Une plainte qui relance une affaire déjà sensible
La plainte a été déposée le 20 juin 2025 à Paris par une ex-haute fonctionnaire, aujourd’hui reconnue comme lanceuse d’alerte. Selon son avocat, Me Jérôme Karsenti, elle vise notamment Édouard Philippe pour détournement de fonds publics, favoritisme, harcèlement moral, prise illégale d’intérêt et concussion. Pour rappel, le parquet national financier (PNF) enquête déjà sur les mêmes faits depuis septembre 2023, après une première plainte ayant conduit à des perquisitions au printemps 2024. Le maire du Havre, qui réfute l’ensemble des accusations, dénonce « une triste vendetta […] qui n’a rien à voir avec le cri d’une lanceuse d’alerte mais tout à voir avec l’insatisfaction d’une haute fonctionnaire dont le contrat n’a pas été renouvelé ». Sont aussi visées Stéphanie de Bazelaire, adjointe à l’innovation, et Claire-Sophie Tasias, directrice générale des services de la communauté urbaine du Havre.
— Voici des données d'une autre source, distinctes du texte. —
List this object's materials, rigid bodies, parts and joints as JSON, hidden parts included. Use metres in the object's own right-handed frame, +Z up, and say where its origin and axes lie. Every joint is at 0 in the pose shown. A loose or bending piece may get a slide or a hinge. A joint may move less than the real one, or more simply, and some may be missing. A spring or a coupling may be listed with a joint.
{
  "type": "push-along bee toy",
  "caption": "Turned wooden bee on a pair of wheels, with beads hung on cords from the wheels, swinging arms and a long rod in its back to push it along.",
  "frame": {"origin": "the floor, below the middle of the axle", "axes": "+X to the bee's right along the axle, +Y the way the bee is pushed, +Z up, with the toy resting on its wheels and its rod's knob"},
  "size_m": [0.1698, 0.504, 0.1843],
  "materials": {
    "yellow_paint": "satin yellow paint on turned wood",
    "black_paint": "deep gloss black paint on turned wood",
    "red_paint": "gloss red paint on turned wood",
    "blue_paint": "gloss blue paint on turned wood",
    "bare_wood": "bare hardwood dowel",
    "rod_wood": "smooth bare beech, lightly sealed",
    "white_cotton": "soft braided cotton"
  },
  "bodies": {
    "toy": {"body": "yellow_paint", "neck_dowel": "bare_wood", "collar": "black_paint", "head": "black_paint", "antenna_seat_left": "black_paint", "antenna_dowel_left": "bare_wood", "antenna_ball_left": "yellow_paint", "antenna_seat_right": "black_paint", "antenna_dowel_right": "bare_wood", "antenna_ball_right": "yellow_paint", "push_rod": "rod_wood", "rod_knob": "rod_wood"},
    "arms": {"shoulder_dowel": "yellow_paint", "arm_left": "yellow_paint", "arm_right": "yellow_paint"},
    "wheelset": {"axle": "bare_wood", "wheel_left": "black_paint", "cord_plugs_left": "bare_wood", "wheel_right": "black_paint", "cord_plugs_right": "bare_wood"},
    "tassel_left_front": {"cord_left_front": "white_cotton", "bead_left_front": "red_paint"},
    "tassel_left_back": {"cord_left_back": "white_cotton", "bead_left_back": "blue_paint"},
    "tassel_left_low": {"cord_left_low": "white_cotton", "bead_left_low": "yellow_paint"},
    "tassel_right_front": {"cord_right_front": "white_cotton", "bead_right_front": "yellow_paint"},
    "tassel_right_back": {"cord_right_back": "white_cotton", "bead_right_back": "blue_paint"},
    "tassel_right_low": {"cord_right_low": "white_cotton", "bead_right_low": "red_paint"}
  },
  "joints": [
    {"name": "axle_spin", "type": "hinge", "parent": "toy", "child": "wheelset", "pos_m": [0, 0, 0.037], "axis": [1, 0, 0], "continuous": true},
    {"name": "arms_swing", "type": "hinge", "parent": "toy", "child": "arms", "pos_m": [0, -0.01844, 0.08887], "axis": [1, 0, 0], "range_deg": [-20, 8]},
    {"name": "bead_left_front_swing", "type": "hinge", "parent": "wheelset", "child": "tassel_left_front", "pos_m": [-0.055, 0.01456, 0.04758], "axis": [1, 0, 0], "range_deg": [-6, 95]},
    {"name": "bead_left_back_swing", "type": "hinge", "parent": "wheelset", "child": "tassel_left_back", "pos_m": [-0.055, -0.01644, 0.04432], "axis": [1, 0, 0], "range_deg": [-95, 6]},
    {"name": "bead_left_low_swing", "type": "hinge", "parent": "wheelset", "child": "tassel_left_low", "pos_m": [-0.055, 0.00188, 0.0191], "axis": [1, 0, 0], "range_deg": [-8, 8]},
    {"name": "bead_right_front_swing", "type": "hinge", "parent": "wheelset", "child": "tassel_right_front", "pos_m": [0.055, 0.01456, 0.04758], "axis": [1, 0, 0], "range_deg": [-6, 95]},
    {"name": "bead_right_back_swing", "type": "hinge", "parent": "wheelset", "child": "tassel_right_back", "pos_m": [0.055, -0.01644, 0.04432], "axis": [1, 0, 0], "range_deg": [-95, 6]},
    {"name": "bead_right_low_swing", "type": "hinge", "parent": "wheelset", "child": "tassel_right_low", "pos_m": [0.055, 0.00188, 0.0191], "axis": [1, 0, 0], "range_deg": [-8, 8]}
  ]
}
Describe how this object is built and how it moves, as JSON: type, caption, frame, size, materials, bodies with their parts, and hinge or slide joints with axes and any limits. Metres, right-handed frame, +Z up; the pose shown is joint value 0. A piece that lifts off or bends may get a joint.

Au centre de l’affaire, une convention d’objectifs pluriannuelle signée en juillet 2020 par Édouard Philippe, en sa qualité de président de la communauté urbaine Le Havre Seine Métropole. L’objet du contrat ? L’animation de la Cité numérique du Havre, confiée à l’association LH French Tech, présidée bénévolement par son adjointe Stéphanie de Bazelaire. Le montant en jeu : 2,154 millions d’euros de fonds publics dans le cadre d’un service d’intérêt économique général (SIEG). Une seule candidature avait été reçue à l’issue de l’appel à manifestation d’intérêt lancé en mars 2020. Pour Judith, la plaignante, le conflit d’intérêts est manifeste : « Quand vous avez déjà travaillé dans une collectivité, vous tombez de votre chaise ».
Une menace pour Philippe en vue des présidentielles ?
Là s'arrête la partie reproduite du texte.